Written exercise ▸
Exactly the lines from the one that contains "Write part 2" to the one that contains "# ---- handle", both lines included, should be copied, and no others.

'''

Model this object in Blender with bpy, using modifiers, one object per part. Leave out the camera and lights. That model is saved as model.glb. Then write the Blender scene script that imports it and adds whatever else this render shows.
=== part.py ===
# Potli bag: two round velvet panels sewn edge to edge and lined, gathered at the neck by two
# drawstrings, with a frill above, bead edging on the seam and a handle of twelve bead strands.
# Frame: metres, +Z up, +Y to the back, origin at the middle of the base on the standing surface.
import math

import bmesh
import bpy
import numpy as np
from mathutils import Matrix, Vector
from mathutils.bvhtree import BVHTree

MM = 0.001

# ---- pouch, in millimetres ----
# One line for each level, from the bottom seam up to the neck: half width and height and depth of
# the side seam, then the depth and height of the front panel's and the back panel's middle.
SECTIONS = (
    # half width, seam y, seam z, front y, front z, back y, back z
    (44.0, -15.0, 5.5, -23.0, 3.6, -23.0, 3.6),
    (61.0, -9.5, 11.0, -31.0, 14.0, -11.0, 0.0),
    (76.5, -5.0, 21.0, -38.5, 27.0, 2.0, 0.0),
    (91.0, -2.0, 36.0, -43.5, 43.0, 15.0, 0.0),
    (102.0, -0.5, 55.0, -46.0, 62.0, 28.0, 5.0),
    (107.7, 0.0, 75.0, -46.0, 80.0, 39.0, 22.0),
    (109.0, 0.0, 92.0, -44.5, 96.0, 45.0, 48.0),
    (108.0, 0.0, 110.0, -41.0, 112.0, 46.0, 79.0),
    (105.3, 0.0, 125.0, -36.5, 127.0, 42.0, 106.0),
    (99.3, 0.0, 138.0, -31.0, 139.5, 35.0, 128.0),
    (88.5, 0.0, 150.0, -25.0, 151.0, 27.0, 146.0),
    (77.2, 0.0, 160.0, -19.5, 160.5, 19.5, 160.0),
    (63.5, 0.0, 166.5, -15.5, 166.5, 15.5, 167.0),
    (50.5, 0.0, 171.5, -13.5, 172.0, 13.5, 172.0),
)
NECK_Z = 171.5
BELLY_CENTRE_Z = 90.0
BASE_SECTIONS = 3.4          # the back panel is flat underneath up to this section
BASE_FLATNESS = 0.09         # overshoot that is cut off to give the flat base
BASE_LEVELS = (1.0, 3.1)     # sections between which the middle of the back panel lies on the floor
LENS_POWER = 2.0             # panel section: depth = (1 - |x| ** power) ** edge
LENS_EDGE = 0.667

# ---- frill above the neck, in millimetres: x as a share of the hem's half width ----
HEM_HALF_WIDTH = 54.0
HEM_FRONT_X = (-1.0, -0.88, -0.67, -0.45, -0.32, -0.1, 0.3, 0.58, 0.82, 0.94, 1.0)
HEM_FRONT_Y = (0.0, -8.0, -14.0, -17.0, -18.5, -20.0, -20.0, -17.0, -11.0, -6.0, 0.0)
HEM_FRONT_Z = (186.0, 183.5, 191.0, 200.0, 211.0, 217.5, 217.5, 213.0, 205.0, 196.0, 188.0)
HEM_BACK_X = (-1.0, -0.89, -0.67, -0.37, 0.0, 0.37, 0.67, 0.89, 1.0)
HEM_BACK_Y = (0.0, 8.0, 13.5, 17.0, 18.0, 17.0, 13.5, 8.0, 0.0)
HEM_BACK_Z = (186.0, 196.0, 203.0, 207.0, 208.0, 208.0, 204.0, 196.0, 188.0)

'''
'''

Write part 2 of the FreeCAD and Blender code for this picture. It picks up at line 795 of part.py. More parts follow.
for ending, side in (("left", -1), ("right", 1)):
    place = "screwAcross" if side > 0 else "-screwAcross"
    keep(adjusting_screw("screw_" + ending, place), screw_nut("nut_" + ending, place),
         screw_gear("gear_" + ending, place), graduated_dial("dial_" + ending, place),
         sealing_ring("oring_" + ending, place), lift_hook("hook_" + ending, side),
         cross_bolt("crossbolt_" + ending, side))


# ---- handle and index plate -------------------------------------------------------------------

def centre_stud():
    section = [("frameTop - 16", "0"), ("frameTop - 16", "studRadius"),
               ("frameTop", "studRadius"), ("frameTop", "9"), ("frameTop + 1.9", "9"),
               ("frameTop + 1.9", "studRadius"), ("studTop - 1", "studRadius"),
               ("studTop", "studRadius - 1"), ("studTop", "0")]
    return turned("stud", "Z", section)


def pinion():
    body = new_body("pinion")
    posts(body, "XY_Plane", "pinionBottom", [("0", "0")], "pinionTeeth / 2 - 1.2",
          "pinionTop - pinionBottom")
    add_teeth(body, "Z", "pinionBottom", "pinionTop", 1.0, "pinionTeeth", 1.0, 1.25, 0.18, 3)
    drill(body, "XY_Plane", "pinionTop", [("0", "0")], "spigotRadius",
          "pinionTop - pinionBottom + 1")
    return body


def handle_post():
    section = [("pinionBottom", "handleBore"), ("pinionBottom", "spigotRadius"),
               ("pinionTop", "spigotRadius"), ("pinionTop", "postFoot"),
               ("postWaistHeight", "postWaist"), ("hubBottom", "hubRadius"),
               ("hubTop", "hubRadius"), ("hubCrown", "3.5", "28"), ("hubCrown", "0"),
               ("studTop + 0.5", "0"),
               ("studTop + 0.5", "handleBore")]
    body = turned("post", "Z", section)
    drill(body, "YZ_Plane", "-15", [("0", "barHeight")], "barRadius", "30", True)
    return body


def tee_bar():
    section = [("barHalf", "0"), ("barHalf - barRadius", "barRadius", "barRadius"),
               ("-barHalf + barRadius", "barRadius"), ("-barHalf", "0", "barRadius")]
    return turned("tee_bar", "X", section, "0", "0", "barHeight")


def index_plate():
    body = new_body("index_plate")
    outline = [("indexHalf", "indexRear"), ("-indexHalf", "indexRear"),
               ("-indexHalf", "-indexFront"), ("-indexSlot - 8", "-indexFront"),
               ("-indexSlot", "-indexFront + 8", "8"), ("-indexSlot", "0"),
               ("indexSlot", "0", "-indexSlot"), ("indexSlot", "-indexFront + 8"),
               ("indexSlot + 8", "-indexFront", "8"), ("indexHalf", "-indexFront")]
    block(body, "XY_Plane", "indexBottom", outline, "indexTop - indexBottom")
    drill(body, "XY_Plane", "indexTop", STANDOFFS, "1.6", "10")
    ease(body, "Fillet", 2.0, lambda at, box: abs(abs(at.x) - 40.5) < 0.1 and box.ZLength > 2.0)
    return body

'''

Response for this exercise ▸
Write part 2 of the FreeCAD and Blender code for this picture. It picks up at line 795 of part.py. More parts follow.
for ending, side in (("left", -1), ("right", 1)):
    place = "screwAcross" if side > 0 else "-screwAcross"
    keep(adjusting_screw("screw_" + ending, place), screw_nut("nut_" + ending, place),
         screw_gear("gear_" + ending, place), graduated_dial("dial_" + ending, place),
         sealing_ring("oring_" + ending, place), lift_hook("hook_" + ending, side),
         cross_bolt("crossbolt_" + ending, side))


# ---- handle and index plate -------------------------------------------------------------------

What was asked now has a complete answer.